Challenge #2. Brand, reputation, rankings help differentiate and reinforce how institutions perceive the value of coursework offered and completed by students. Third parties assess some of the details and emphasis what they feel is important measures, such as the volume of publications, research and consulting sought by colleges, departments and faculty. These measures may be important, but don’t actually relate to the on-the-ground benefits students may achieve from their learning experiences.
Challenge #3. Comparability is difficult to assess across thousands of institutions and millions of course titles. Course time, effort, assessments, difficulty and learning outcomes are not captured in course offering descriptions. The devil is always in the details. Unless a learner has captured and saved the course documents including syllabi, assertions have to be validated and approved by academics slowing down the assessment process.
Developing and sustaining transfer guidance systems is very dependent upon access to data curated and shared by each institution.
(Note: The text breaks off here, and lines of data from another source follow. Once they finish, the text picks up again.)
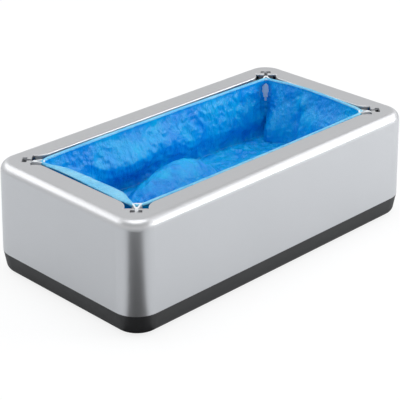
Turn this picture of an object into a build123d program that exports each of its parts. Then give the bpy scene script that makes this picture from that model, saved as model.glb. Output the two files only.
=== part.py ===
from build123d import *
import math
import os

# A foot-operated shoe cover dispenser. Millimetres, +Z up, X along the long side.
# The origin is on the floor, under the middle of the body.

# Outer body
BODY_LENGTH = 420.0
BODY_WIDTH = 223.0
BODY_HEIGHT = 122.8
CORNER_RADIUS = 28.5
FOOT_PROUD = 0.8

# Top shell
SHELL_WALL = 2.5
SHELL_DRAFT = 1.55
TOP_EDGE_RADIUS = 9.6
RIM_AT_END = 32.8
RIM_AT_SIDE = 31.9
LIP_RADIUS = 1.2
SKIRT_DEPTH = 8.0
CORNER_EDGE_LENGTH = 24.5
CORNER_EDGE_INSET = 0.3
FLARE_RADIUS = 16.0

# Base tray
BAND_HEIGHT = 23.2
BASE_TAPER = 9.5
BASE_EDGE_RADIUS = 8.0
BASE_WALL = 3.0
BASE_FLOOR = 3.0
SPIGOT_HEIGHT = 4.0
SPIGOT_WALL = 1.8
SEAT_GAP = 0.2

# Screw columns that tie the shell to the base
COLUMN_END_INSET = 80.0
COLUMN_SIDE_INSET = 15.5
COLUMN_RADIUS = 4.2
SLEEVE_RADIUS = 5.6
SLEEVE_HEIGHT = 6.0
SCREW_RADIUS = 1.4
SCREW_HEAD_RADIUS = 3.0
SCREW_HEAD_HEIGHT = 2.2
SCREW_FIT = 0.05
SHELL_SCREW_LENGTH = 18.0
HEAD_CLEARANCE = 0.4

# Feet
FOOT_RADIUS = 8.0
FOOT_RECESS = 1.2
FOOT_INSET_X = 42.0
FOOT_INSET_Y = 36.0

# T-slots, in the frame of one corner: outward from the opening's corner, and across it
SLOT_START = 4.1
SLOT_END = 9.1
SLOT_HALF = 5.9
STEM_HALF = 1.9

# Guide rails
RAIL_FRONT = 0.6
RAIL_HALF = 8.5
RAIL_BACK = 14.6
BORE_RADIUS = 4.4
BORE_WALL = 1.8
CHANNEL_FLOOR = 4.0
TAB_SLOT_HALF = 1.3
FLANGE_START = 7.0
FLANGE_END = 15.0
FLANGE_HALF = 17.0
FLANGE_THICK = 3.0
FLANGE_LIFT = 4.0
RAIL_SCREW_SPREAD = 13.0
RAIL_SCREW_LENGTH = 7.5
BOSS_RADIUS = 3.6

# T-buckles
HEAD_HALF = 5.5
HEAD_GAP = 0.3
BUCKLE_THICK = 1.4
BUCKLE_PITCH = 1.5
BUCKLE_STEM_HALF = 1.5
BUCKLE_RISE = 4.4
LOOP_START = 2.0
LOOP_END = 14.0
LOOP_HALF = 5.2
LOOP_BAR = 2.4
LOOP_STRAP = 1.7
STACK_COUNT = 14

# Release catches
CATCH_DROP = 30.0
CATCH_ACROSS = 12.2
CATCH_HALF = 2.0
CATCH_HUB = 3.4
CATCH_ARM_IN = 9.2
CATCH_ARM_OUT = 13.0
NOSE_TOP_DROP = 4.0
NOSE_THICK = 1.4
NOSE_BITE = 0.9
TAIL_LENGTH = 14.0
TAIL_HALF = 2.4
TAIL_HUB = 3.0
PIN_RADIUS = 1.5
PIN_FIT = 0.05
CHEEK_THICK = 2.1
CHEEK_GAP = 0.2
CHEEK_REACH = 4.0
CHEEK_HALF = 5.0

# Pull rods
ROD_HALF = 3.5
ROD_THICK = 3.0
ROD_CAP = 4.0
ROD_GAP = 0.3
ROD_SLOT_PLAY = 0.8
ROD_SLOT_FIT = 0.12

# Pushers and their springs
PUSHER_HEIGHT = 14.0
PUSHER_FIT = 0.3
PADDLE_HALF = 5.0
PADDLE_THICK = 5.0
CUP_HEIGHT = 6.0
SPRING_RADIUS = 3.3
SPRING_WIRE = 0.9
SPRING_TURNS = 14

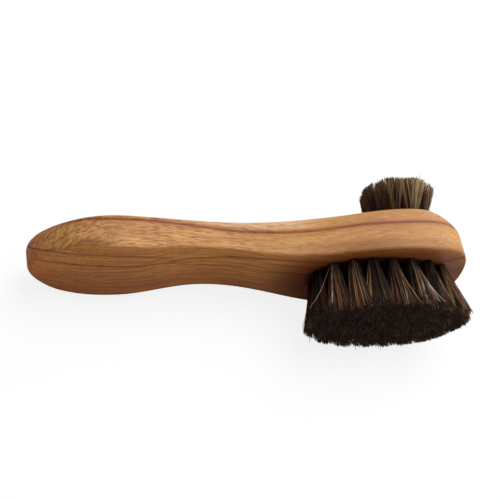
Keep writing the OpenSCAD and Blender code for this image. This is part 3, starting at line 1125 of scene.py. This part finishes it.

AcademyOne has a long history of successful projects consolidating and centralizing the data services needed. We work directly with the institutions to improve their data support services, iron out difficulties and improve the confidence in how each prospective student is addressed with proactive and reactive services.
The capabilities and capacities for institutions to curate their decision support systems differ widely. Technology can be a game changer. It offers methods to support improved user experiences, greater collaboration by removing some of the barriers and costs isolated data systems reinforce and offer streamlined workflows referencing the historical decisions.
Retaining the linkages to the past, present and future is an important step. The ever-growing demands to support how learning experiences address college or university degree requirements can’t be understated. The commitment and resources allocated to support transfer guidance systems vary by institution – as well as the level of due diligence assessing student learning assertions following agreed rubrics recognizing and employing best practices, quality control and academic oversight.